__Brief__:
How many of the lines below hold the word "from"? Answer only with the number.

__Given material__:
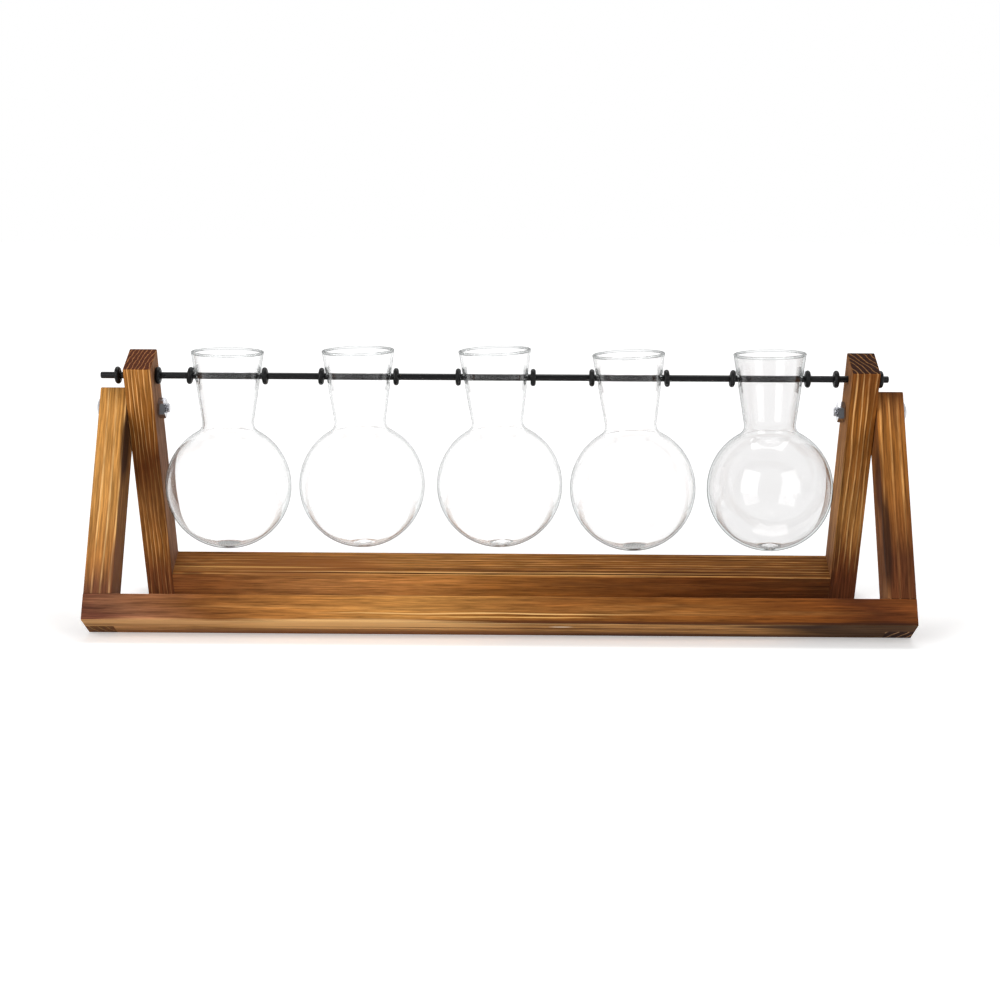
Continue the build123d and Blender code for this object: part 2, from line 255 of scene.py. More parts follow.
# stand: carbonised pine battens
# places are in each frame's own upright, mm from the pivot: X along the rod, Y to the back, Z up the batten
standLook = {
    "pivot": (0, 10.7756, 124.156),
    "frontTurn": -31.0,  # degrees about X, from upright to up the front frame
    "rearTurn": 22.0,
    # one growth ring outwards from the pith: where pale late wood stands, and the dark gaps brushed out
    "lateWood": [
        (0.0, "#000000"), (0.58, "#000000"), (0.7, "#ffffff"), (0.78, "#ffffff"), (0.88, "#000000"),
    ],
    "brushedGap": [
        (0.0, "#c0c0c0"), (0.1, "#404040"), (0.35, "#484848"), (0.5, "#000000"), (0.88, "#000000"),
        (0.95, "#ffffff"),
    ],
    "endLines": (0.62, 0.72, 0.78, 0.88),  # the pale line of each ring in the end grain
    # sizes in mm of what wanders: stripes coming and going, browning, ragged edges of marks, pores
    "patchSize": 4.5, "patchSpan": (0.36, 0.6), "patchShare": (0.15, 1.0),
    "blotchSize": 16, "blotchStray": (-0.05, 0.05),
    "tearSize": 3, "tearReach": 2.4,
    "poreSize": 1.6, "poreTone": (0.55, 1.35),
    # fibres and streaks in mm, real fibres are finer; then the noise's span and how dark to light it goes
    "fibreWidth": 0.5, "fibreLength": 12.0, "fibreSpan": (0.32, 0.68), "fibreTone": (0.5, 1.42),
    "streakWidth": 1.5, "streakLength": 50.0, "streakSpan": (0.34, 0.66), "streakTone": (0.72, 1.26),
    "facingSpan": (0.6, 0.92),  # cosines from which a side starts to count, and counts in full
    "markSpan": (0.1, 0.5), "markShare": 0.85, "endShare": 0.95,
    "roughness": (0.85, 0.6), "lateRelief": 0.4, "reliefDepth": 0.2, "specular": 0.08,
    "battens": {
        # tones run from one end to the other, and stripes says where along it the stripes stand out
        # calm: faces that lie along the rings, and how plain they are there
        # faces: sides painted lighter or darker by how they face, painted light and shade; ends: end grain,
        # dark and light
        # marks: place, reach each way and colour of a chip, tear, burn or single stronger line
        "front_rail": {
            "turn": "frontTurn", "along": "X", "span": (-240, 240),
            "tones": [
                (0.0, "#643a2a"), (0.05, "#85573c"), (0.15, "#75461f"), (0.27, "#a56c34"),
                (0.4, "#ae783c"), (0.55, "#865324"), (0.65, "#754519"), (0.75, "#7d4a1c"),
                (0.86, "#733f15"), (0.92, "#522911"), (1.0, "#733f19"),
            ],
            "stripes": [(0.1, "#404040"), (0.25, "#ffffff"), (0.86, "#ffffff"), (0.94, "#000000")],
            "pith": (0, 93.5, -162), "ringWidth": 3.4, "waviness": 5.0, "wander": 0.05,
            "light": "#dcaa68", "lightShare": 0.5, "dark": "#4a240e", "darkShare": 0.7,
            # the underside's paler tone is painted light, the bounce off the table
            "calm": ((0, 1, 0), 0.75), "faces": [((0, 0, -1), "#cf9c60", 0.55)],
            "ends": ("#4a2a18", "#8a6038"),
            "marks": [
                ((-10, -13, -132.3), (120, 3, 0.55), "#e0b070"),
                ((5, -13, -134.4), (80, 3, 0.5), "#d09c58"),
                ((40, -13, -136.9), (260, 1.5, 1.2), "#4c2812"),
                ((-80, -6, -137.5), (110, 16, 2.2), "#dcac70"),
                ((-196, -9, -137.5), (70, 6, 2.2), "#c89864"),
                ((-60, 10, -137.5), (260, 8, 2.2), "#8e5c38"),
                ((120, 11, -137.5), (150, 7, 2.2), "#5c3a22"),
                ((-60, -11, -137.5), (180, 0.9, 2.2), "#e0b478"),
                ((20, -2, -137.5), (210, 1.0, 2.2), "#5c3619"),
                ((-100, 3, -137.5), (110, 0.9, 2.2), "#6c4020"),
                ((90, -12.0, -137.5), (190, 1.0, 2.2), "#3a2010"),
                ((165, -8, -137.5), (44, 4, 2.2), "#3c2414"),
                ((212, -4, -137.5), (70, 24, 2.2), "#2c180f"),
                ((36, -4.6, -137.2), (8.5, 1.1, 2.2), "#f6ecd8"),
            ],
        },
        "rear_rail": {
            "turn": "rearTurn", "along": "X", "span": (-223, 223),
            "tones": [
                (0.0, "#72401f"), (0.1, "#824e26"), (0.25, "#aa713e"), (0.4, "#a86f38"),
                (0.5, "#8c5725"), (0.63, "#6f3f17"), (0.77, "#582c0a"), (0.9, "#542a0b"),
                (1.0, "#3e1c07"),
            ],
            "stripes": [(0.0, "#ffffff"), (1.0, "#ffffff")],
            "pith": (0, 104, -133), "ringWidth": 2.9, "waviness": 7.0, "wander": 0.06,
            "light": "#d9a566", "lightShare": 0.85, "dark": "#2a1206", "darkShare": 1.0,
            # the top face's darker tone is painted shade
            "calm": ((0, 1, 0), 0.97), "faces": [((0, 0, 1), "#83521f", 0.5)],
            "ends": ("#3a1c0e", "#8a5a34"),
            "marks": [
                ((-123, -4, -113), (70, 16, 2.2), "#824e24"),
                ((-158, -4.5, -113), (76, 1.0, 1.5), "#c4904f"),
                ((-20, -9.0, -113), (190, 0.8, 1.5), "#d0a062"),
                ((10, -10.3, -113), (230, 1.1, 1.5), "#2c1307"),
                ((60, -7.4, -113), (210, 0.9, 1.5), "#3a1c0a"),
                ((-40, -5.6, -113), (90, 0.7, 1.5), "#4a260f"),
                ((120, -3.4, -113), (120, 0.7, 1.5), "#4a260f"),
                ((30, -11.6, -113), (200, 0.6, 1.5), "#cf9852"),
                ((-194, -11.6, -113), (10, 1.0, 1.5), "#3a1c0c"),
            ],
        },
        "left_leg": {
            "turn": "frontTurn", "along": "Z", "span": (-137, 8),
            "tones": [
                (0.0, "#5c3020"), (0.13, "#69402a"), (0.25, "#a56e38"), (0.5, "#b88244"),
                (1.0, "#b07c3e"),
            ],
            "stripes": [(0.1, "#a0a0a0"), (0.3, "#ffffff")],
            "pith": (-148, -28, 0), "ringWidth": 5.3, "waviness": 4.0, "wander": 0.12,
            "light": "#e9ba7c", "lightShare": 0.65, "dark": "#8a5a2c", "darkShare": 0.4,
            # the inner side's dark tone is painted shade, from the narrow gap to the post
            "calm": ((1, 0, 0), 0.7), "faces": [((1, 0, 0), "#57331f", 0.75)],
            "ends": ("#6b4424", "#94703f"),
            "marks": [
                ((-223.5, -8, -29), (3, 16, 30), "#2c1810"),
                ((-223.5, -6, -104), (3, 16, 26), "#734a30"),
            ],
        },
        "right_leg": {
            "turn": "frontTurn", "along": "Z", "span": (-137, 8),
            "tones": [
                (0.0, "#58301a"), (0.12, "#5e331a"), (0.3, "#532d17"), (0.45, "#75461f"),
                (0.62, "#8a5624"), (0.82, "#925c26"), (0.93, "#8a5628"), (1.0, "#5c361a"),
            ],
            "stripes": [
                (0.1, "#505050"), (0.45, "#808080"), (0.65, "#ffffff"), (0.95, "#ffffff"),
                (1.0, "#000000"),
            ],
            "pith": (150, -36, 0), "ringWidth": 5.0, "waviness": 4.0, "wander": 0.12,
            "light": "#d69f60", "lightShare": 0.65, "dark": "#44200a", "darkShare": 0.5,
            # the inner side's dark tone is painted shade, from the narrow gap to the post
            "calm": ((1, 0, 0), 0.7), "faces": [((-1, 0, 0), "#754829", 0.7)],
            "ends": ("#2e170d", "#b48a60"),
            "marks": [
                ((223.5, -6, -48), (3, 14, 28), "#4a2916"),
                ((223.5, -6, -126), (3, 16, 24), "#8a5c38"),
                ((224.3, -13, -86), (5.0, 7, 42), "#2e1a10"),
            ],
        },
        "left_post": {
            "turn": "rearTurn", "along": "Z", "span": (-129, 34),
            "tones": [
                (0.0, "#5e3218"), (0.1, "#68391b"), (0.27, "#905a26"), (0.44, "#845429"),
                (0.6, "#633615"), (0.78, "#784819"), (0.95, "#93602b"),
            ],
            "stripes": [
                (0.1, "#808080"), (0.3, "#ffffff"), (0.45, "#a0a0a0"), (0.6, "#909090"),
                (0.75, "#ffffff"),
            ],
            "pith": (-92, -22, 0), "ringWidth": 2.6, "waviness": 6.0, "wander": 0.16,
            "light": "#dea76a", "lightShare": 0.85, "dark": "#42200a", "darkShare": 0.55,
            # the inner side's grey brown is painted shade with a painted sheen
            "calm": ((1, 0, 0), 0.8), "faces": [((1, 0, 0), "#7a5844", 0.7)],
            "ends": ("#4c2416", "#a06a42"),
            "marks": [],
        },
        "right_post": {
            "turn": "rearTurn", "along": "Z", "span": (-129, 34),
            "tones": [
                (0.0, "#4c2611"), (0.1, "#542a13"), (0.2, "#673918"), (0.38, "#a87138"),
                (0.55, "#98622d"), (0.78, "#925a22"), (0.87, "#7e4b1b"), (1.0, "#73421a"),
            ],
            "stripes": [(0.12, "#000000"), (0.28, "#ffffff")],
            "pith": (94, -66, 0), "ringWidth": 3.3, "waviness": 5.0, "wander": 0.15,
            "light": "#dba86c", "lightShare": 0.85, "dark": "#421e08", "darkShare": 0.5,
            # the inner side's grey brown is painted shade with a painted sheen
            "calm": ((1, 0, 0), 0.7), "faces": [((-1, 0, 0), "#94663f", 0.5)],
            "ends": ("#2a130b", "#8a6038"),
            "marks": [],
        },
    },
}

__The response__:
8